Les Églises, les universités doivent être un antivirus contre ces maladies.
L’Église ne peut se contenter de son ministère pastoral classique en paroisse, et des formes traditionnelles de son activité missionnaire.
Elle doit, à mon avis, en particulier dans une société pluraliste sécularisée étendre et approfondir radicalement ce que les aumôniers font déjà dans les hôpitaux, les prisons, l’éducation, c’est-à-dire être là pour tous et pas uniquement pour les croyants.
Offrir à tous un accompagnement spirituel, sans prosélytisme, arrogance cléricale ou paternaliste, dans un dialogue et un partenariat réel, sans se placer uniquement dans une position enseignante, mais en se laissant enseigner aussi par les autres.
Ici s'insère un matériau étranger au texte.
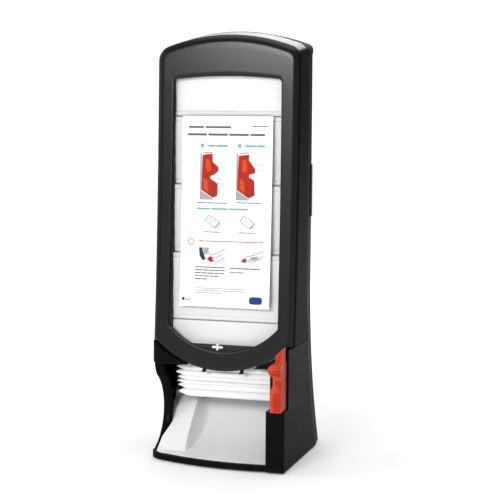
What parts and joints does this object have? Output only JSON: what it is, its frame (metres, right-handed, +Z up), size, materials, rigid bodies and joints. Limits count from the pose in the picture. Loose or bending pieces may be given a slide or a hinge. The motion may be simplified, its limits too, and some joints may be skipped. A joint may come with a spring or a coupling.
{
  "type": "napkin dispenser",
  "caption": "Tall counter-top napkin dispenser with an arched windowed cover, scooped base and open dispensing mouth.",
  "frame": {"origin": "centre of the footprint on the counter surface, under the rubber feet", "axes": "+Z up, -Y toward the user (window and mouth side), +X to the user's right"},
  "size_m": [0.215, 0.2356, 0.626],
  "materials": {
    "housing_plastic": "semi-gloss black",
    "base_plastic": "semi-gloss black",
    "cover_plastic": "gloss black",
    "inner_plastic": "matte dark grey",
    "latch_plastic": "satin black",
    "tray_plastic": "satin white",
    "guide_plastic": "satin orange-red",
    "clip_plastic": "white",
    "window_glass": "clear",
    "card_stock": "printed coated card",
    "napkin_paper": "white tissue",
    "arm_steel": "plated sheet steel",
    "screw_steel": "plated steel",
    "foot_rubber": "black rubber"
  },
  "bodies": {
    "housing": {"rear_housing": "housing_plastic", "base_shell": "base_plastic", "base_plate": "inner_plastic", "base_screws": "screw_steel", "rubber_feet": "foot_rubber", "tray_liner": "tray_plastic", "finger_guide": "guide_plastic", "guide_screws": "screw_steel", "napkin_shelf": "inner_plastic", "side_guide_left": "inner_plastic", "side_guide_right": "inner_plastic", "back_guide": "inner_plastic", "hinge_pin_left": "screw_steel", "hinge_pin_right": "screw_steel", "latch_bracket": "inner_plastic", "latch_springs": "screw_steel", "napkin_pack_1": "napkin_paper", "napkin_pack_2": "napkin_paper", "napkin_pack_3": "napkin_paper", "napkin_pack_4": "napkin_paper", "napkin_pack_5": "napkin_paper"},
    "cover": {"front_cover": "cover_plastic", "window_pane": "window_glass", "window_frame": "inner_plastic", "instruction_card": "card_stock", "inner_panel": "window_glass", "card_clip": "clip_plastic", "retaining_fingers": "inner_plastic", "hinge_arm_left": "arm_steel", "hinge_arm_right": "arm_steel", "arm_screws": "screw_steel", "cover_strike": "arm_steel", "strike_screws": "screw_steel"},
    "latch": {"latch_bar": "latch_plastic"}
  },
  "joints": [
    {"name": "cover_hinge", "type": "hinge", "parent": "housing", "child": "cover", "pos_m": [0, 0.05122, 0.599], "axis": [-1, 0, 0], "range_deg": [0, 60]},
    {"name": "latch_press", "type": "slide", "parent": "housing", "child": "latch", "axis": [-1, 0, 0], "range_m": [0, 0.003], "stiffness_N_per_m": 600, "springref_m": -0.0005, "deforming": ["latch_springs"]}
  ]
}
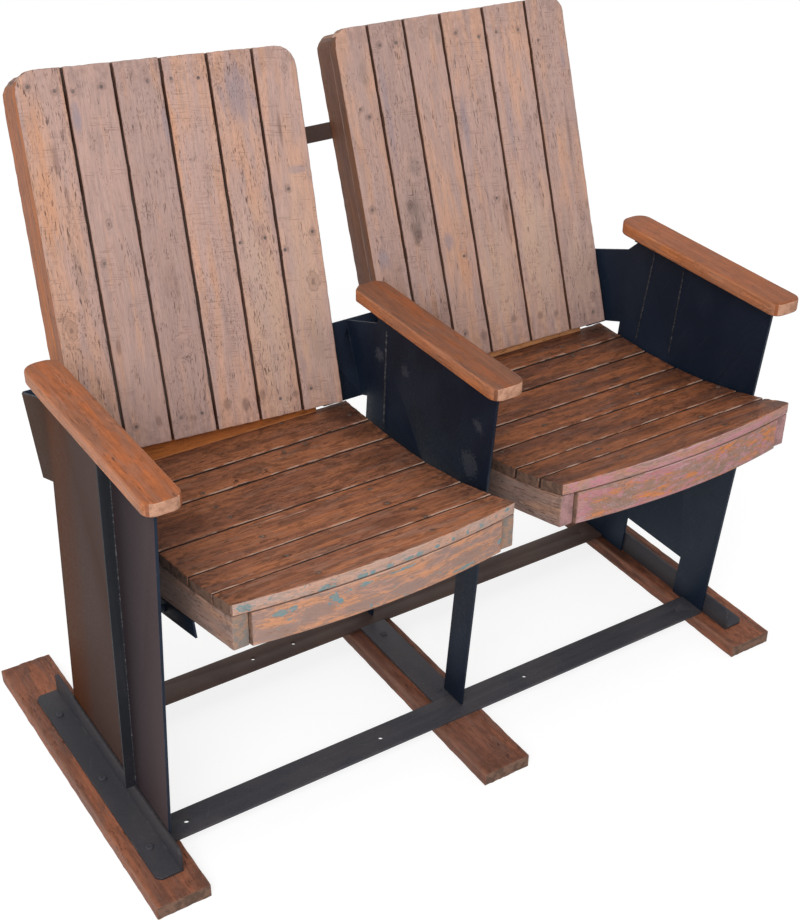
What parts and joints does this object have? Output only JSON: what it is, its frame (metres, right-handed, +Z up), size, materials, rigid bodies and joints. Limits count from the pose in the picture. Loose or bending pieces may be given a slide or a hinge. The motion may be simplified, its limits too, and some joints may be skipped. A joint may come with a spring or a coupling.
{
  "type": "cinema bench",
  "caption": "Teak cinema bench with slatted tip-up seats, reclined slatted backs, wooden armrests and black steel side panels on wooden skids.",
  "frame": {"origin": "on the ground under the middle of the whole bench's box", "axes": "+X along the bench to the right as seen from the front, +Y from front to back, +Z up"},
  "size_m": [1.078, 0.6664, 0.9318],
  "materials": {
    "teak_back": "weathered, open-grained, worn",
    "teak_seat": "dark, oiled, worn, dusty joints",
    "teak_arm": "smooth, oiled",
    "teak_skid": "rough, worn edges",
    "apron_turquoise": "worn turquoise paint remains",
    "apron_pink": "worn pink paint remains",
    "black_steel": "worn satin black"
  },
  "bodies": {
    "root": {"left_skid": "teak_skid", "centre_skid": "teak_skid", "right_skid": "teak_skid", "left_foot_iron": "black_steel", "right_foot_iron": "black_steel", "centre_foot_flat": "black_steel", "front_floor_rail": "black_steel", "rear_floor_rail": "black_steel", "left_side_panel": "black_steel", "centre_side_panel": "black_steel", "right_side_panel": "black_steel", "left_armrest": "teak_arm", "centre_armrest": "teak_arm", "right_armrest": "teak_arm", "back_tie_bar": "black_steel", "seat_pivot_rod": "black_steel", "seat_stop_bar": "black_steel", "left_back_slat_1": "teak_back", "left_back_slat_2": "teak_back", "left_back_slat_3": "teak_back", "left_back_slat_4": "teak_back", "left_back_slat_5": "teak_back", "left_back_slat_6": "teak_back", "left_back_stile_left": "teak_back", "left_back_stile_right": "teak_back", "left_back_top_rail": "teak_back", "left_back_bottom_rail": "teak_back", "right_back_slat_1": "teak_back", "right_back_slat_2": "teak_back", "right_back_slat_3": "teak_back", "right_back_slat_4": "teak_back", "right_back_slat_5": "teak_back", "right_back_slat_6": "teak_back", "right_back_stile_left": "teak_back", "right_back_stile_right": "teak_back", "right_back_top_rail": "teak_back", "right_back_bottom_rail": "teak_back"},
    "seat_left": {"left_seat_slat_1": "teak_seat", "left_seat_slat_2": "teak_seat", "left_seat_slat_3": "teak_seat", "left_seat_slat_4": "teak_seat", "left_seat_slat_5": "teak_seat", "left_seat_slat_6": "teak_seat", "left_seat_rail_left": "teak_seat", "left_seat_rail_right": "teak_seat", "left_seat_apron": "apron_turquoise", "left_hinge_iron_left": "black_steel", "left_hinge_iron_right": "black_steel"},
    "seat_right": {"right_seat_slat_1": "teak_seat", "right_seat_slat_2": "teak_seat", "right_seat_slat_3": "teak_seat", "right_seat_slat_4": "teak_seat", "right_seat_slat_5": "teak_seat", "right_seat_slat_6": "teak_seat", "right_seat_slat_7": "teak_seat", "right_seat_rail_left": "teak_seat", "right_seat_rail_right": "teak_seat", "right_seat_apron": "apron_pink", "right_hinge_iron_left": "black_steel", "right_hinge_iron_right": "black_steel"}
  },
  "joints": [
    {"name": "seat_left_tilt", "type": "hinge", "parent": "root", "child": "seat_left", "pos_m": [-0.21315, -0.10322, 0.34023], "axis": [-1, 0, 0], "range_deg": [0, 75]},
    {"name": "seat_right_tilt", "type": "hinge", "parent": "root", "child": "seat_right", "pos_m": [0.27005, -0.10322, 0.34023], "axis": [-1, 0, 0], "range_deg": [0, 75]}
  ]
}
Pour moi, c’est le modèle de l’Église à venir. Si elle veut rester Église, et non se replier sur elle-même comme une secte, elle doit subir un changement radical de sa perception d’elle-même et de son ministère dans ce monde.
Pour moi, la nouvelle évangélisation consiste à prendre au sérieux la culture contemporaine et à regarder les points d’échange réel avec elle. De développer notamment une culture de la contemplation, qui ne soit pas déconnectée de l’action : les gens en ont soif et quand ils ne la trouvent pas dans l’Église catholique, ils vont la chercher ailleurs, dans les religions orientales par exemple. Peut-être que la découverte de la contemplation pourrait aider à compléter la voie synodale vers un nouveau concile réformateur.